Hello brokestarvingwriter,
This poem has humor and is interesting.
I could not spot any mistakes in grammar, and the rhyming was mostly consistent throughout the poem. However, I do not understand one part of it:
Grandma climbed a tree and refused to come down.
She was tired of her kids always clowning around.
She was sick of being ignored and being put down,
so she climbed up a tree and said,"I'll never come down!"
She'd given birth to three kids.
She never shouted or hit.
Now they forget she exists,
and she's alone on Christmas.
One day she stood up to shout,
"It's over! I'm out!"
leaving no doubt
what she was shouting about.
Now she's up in a tree,
ignoring her families pleas.
They're down on their knees,
but it's too late for sorrys.
The reporters came; they all made a scene.

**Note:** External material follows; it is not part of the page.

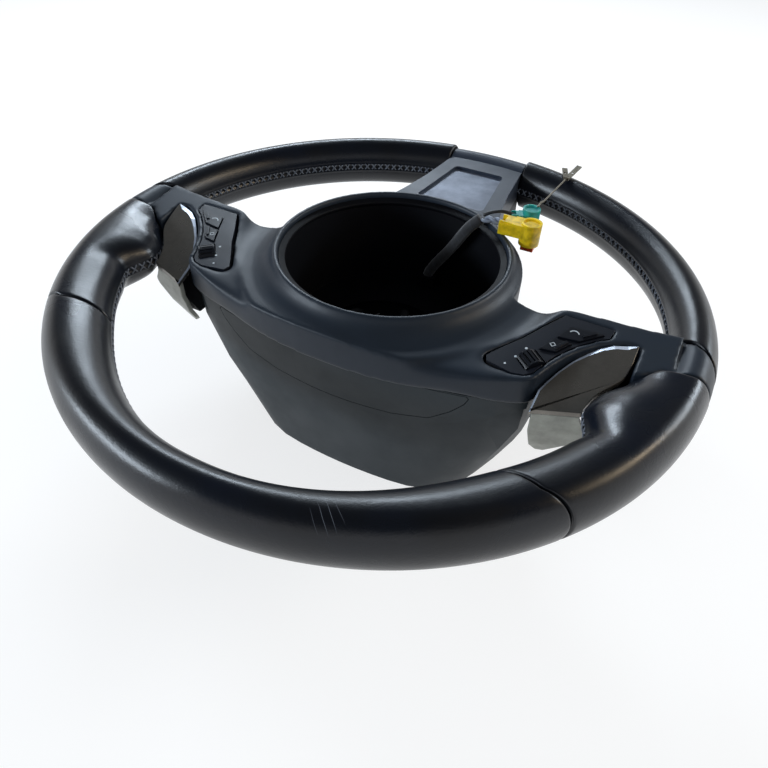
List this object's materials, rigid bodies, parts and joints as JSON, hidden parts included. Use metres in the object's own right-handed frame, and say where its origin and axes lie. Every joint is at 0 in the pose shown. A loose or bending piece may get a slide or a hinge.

All the neighbors came too- they all wanted to see.
They decided that that was a good place to be,
so they all went and found their own tree.
One day Grandma thought about it and found
that her kids were still always clowning around.
They were still being ignored and being put down, In this line you have put "They were still..." I think you meant to put she was instead of "they were".
so she packed up her things and moved back down to the ground.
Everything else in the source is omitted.